Your task: Starting from the line that contains "Continue the FreeCAD", copy every line exactly until the line that contains "roll of lozenges", which is also included.

::: Record set

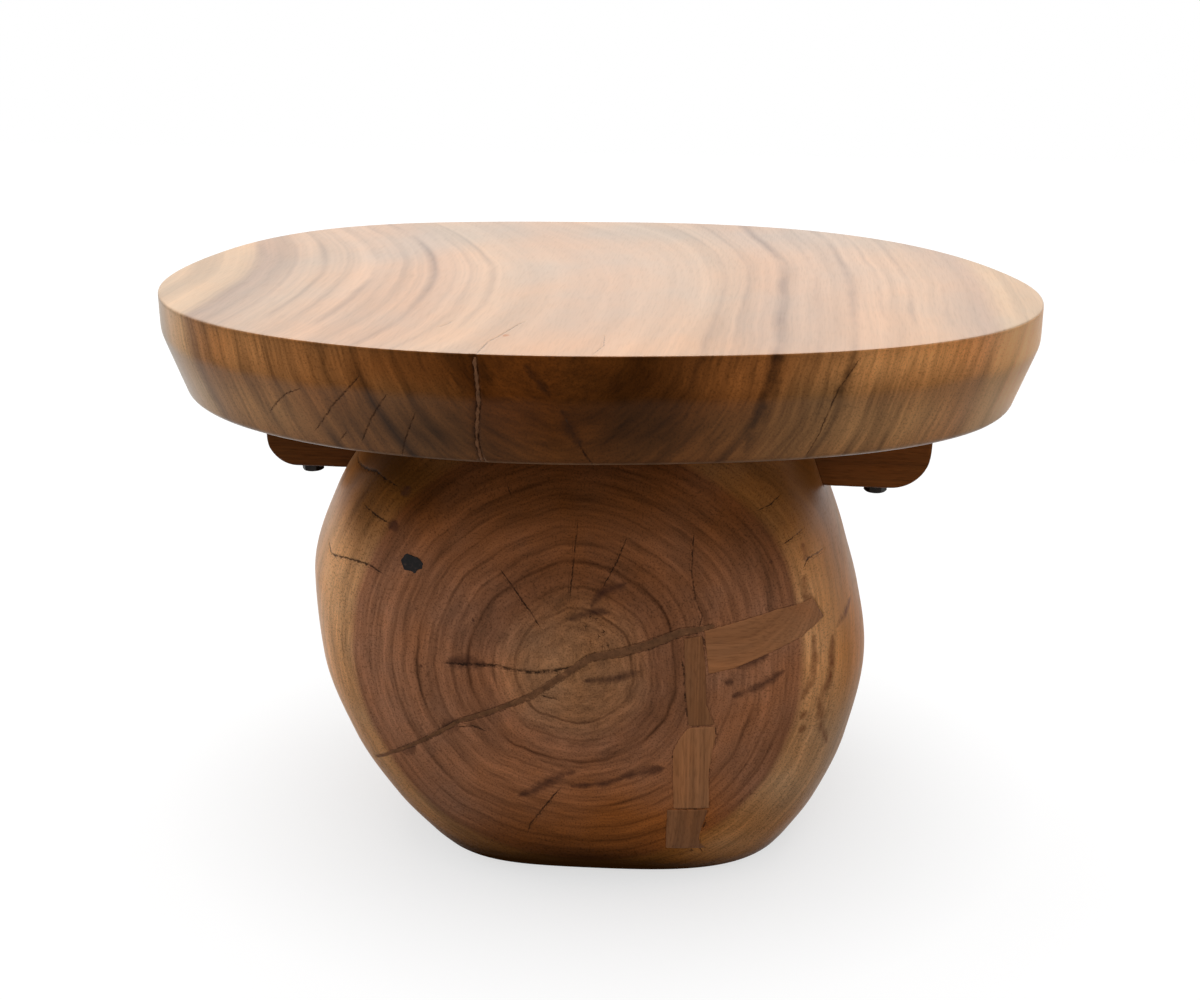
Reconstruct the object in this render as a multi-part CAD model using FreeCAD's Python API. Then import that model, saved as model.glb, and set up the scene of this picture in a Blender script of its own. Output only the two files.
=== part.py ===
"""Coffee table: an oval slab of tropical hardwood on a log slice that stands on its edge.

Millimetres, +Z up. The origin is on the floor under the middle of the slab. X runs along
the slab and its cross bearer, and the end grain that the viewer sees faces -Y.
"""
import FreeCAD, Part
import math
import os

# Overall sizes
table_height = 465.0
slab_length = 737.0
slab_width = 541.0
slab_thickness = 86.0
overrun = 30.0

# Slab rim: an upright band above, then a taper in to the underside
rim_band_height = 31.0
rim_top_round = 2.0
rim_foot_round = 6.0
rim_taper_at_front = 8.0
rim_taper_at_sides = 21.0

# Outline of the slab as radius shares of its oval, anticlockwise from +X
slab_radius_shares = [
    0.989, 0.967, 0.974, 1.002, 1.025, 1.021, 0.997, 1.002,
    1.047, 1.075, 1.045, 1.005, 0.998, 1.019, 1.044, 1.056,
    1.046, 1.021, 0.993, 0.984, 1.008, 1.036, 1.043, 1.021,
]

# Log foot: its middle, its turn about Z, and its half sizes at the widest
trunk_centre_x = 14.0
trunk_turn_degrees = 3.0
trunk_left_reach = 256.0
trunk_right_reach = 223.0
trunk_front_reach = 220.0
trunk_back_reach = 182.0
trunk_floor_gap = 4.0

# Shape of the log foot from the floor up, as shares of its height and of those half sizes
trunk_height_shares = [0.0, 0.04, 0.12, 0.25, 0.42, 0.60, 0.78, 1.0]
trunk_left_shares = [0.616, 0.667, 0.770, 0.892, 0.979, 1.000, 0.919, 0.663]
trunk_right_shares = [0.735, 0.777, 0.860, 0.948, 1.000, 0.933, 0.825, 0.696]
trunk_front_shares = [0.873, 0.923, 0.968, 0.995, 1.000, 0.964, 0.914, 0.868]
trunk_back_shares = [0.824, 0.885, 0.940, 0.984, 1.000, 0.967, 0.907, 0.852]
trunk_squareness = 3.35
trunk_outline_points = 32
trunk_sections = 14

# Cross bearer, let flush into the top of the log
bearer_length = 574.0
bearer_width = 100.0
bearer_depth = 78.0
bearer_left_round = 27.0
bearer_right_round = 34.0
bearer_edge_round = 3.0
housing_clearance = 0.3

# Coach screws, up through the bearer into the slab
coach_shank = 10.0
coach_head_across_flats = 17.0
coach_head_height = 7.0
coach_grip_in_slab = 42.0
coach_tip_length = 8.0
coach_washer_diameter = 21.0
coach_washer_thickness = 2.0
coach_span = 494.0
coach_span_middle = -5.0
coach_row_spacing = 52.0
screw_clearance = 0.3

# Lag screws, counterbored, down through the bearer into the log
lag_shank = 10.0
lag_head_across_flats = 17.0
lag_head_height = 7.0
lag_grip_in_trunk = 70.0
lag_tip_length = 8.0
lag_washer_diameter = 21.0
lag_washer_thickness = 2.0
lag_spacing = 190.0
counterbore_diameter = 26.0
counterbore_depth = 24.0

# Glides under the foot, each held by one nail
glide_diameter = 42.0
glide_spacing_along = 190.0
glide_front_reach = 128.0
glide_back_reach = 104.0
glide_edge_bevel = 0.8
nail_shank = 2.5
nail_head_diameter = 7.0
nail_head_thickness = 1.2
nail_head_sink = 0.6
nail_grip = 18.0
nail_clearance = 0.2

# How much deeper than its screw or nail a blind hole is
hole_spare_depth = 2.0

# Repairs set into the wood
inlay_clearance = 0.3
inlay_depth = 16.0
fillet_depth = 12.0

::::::
::: Record set

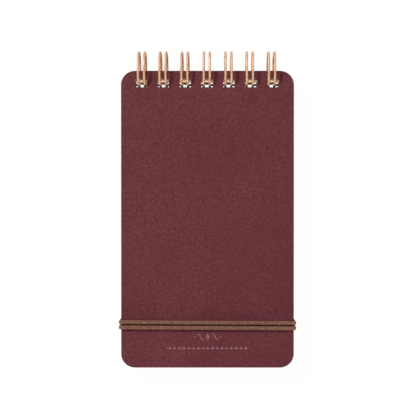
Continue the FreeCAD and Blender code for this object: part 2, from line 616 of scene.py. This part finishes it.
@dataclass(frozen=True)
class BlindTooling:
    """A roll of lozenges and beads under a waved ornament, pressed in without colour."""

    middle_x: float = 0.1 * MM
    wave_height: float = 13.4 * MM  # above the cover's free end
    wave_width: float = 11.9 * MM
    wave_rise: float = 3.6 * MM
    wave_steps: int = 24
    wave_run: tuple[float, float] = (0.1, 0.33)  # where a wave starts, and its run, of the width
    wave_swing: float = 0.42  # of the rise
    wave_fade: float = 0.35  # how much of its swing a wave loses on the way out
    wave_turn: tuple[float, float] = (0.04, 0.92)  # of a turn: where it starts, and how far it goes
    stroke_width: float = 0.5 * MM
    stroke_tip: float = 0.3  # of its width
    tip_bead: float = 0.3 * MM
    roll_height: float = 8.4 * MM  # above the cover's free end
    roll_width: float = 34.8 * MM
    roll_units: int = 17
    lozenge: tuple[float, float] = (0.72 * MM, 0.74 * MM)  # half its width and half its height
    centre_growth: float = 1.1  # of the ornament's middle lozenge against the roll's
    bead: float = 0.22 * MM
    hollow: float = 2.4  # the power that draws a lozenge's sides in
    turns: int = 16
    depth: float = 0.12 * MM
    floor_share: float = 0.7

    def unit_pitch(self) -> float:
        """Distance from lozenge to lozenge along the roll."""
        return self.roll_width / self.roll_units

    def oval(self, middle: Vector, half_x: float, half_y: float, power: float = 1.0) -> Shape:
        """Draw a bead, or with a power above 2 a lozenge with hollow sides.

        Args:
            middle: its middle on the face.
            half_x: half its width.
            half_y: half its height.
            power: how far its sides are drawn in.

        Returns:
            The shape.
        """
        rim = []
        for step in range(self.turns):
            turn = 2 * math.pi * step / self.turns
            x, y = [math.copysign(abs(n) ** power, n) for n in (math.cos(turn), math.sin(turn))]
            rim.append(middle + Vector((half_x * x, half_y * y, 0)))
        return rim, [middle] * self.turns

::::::
::: Record set

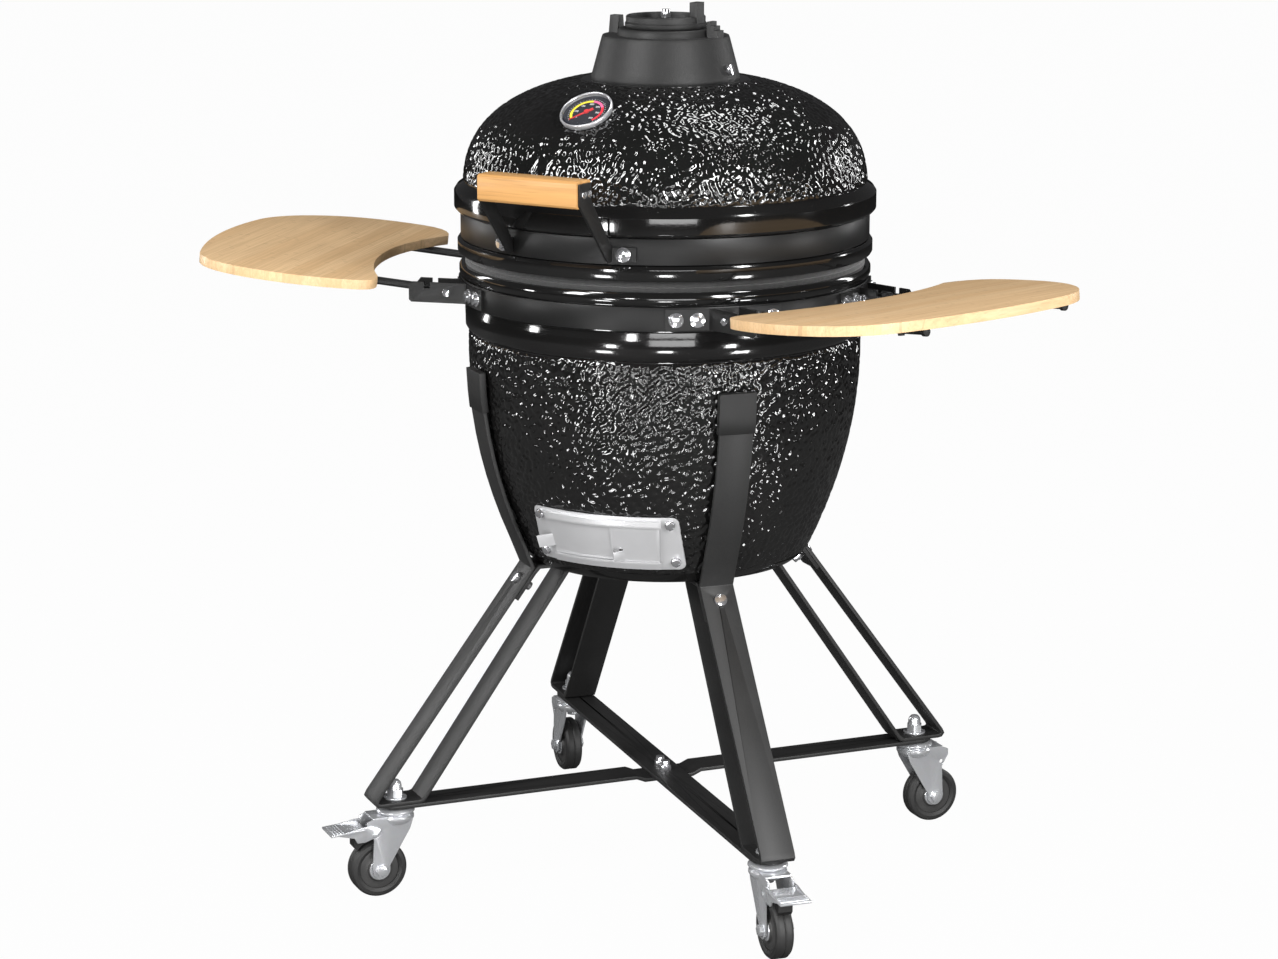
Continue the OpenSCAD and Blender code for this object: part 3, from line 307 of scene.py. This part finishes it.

::::::

Solution to this task:
Continue the FreeCAD and Blender code for this object: part 2, from line 616 of scene.py. This part finishes it.
@dataclass(frozen=True)
class BlindTooling:
    """A roll of lozenges and beads under a waved ornament, pressed in without colour."""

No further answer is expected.